Saturday, September 22, 2007


The other day, I embarrassed my mother into never buying another magazine again with this one, and the next day was guilted into writing a sort of retraction--a reassurance that my mother has never in my memory spent money on a magazine like Cosmo, because she's classier than that. Which is true.

Well, the backlash over last night's post hasn't come yet. This time my guilt trip is self-induced. Last night my post was about her going out with a friend. She wound up staying out late at the friend's house and I got a little worried because I am an old lady. I also said somethingIcan'treallyremember about her picking up older men. This is so obviously ludicrous to me because I know her, and I couldn't resist making a funny joke about it. I kind of realized, though, that not everyone knows her as I do, and if she was embarrassed because I told people she bought a magazine advertizing "Crazy-Ass Moves He Wants You To Do To Him There" she would murder me in my sleep if she knew I had implied that she might USE those moves. I mean it. In cold blood, in my sleep, probably bludgeon me with this laptop. Sigh.
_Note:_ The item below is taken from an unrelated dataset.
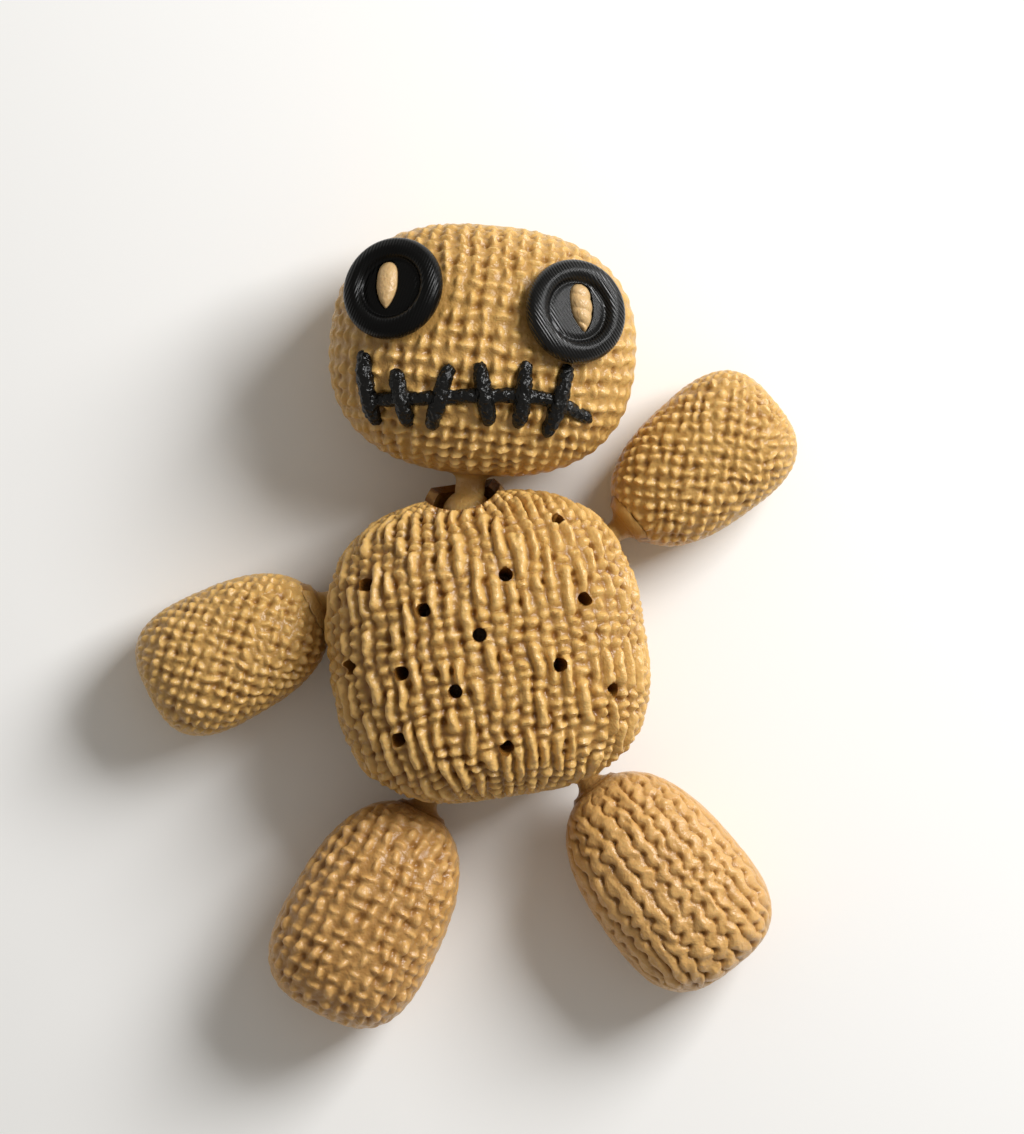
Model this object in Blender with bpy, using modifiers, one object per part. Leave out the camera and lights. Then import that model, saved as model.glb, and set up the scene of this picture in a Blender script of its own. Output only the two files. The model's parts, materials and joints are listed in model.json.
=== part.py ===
# Jointed voodoo doll of printed plastic with a burlap weave moulded into its skin.
#
# The doll lies on its flat back. +Z comes out of its face, +Y runs up the torso to the neck,
# and the origin is the middle of the torso's flat back. The head and the limbs hang in the
# torso by balls that sit captive in its sockets, and each is placed by its ball's centre.

import math

import bmesh
import bpy
import numpy as np
from mathutils import Matrix, Vector

MM = 0.001
GAP = 0.3 * MM  # what fixed pieces keep between them

# Weave: spacing of the yarns and how far a crossing stands out
TORSO_WARP_SPACING = 3.3 * MM
TORSO_WEFT_SPACING = 4.5 * MM
HEAD_YARN_SPACING = 3.3 * MM
LIMB_YARN_SPACING = 3.5 * MM
TORSO_RELIEF = 0.65 * MM
LIMB_RELIEF = 0.55 * MM
BACK_CUT = 2.0 * MM  # how much of each round form the flat back takes off

# Torso
TORSO_HALF_WIDTH = 24.7 * MM
TORSO_HALF_HEIGHT = 23.8 * MM
TORSO_HALF_DEPTH = 16.5 * MM
TORSO_TOP_POWER = 2.65
TORSO_HIP_POWER = 3.0
SECTION_POWER = 2.3

# Head
HEAD_HALF_WIDTH = 23.9 * MM
HEAD_HALF_HEIGHT = 19.5 * MM
HEAD_HALF_DEPTH = 16.0 * MM
HEAD_PLAN_POWER = 2.45

# Arms and legs: round at the joint end, squarer at the hand and the foot
ARM_LENGTH = 30.4 * MM
ARM_HALF_WIDTH = 10.6 * MM
ARM_HALF_DEPTH = 10.5 * MM
LEG_LENGTH = 36.0 * MM
LEG_HALF_WIDTH = 12.3 * MM
LEG_HALF_DEPTH = 12.2 * MM
LIMB_JOINT_POWER = 2.45
LIMB_FREE_POWER = 2.95
LIMB_SPREAD = 0.09  # widening towards the hand or foot, as a share of the half width

# Ball joints of the limbs
LIMB_BALL_RADIUS = 3.7 * MM
LIMB_STEM_RADIUS = 1.65 * MM
LIMB_STEM_FLARE = 2.0 * MM
LIMB_STEM_LENGTH = 6.8 * MM  # from the ball's centre to the limb's body
LIMB_CUP_WALL = 1.25 * MM
LIMB_MOUTH_ANGLE = 56.0  # half angle of the cone that opens the socket

# Ball joint of the neck
NECK_BALL_RADIUS = 5.0 * MM
NECK_STEM_RADIUS = 2.4 * MM
NECK_STEM_FLARE = 1.2 * MM
NECK_STEM_LENGTH = 6.4 * MM
NECK_CUP_WALL = 1.5 * MM
NECK_MOUTH_ANGLE = 44.0
BALL_CLEARANCE = 0.6 * MM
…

So my own guilty conscience prompted me to assure everyone who has never met my mother that I say these things, really, to mortify her. Because if I told you stories about her real day-to-day activities, you would fall asleep somewhere between " she compared the two, and decided that the Energy-Smart bulbs didn't give off light as pretty and soft as the Reveal..." and "...boy oh boy did we get into an exciting debate! I just couldn't convince her that she didn't have to time the spaghetti as it boiled!"
Both of which really truly happened this week, I just didn't see the need to write about them. You're welcome.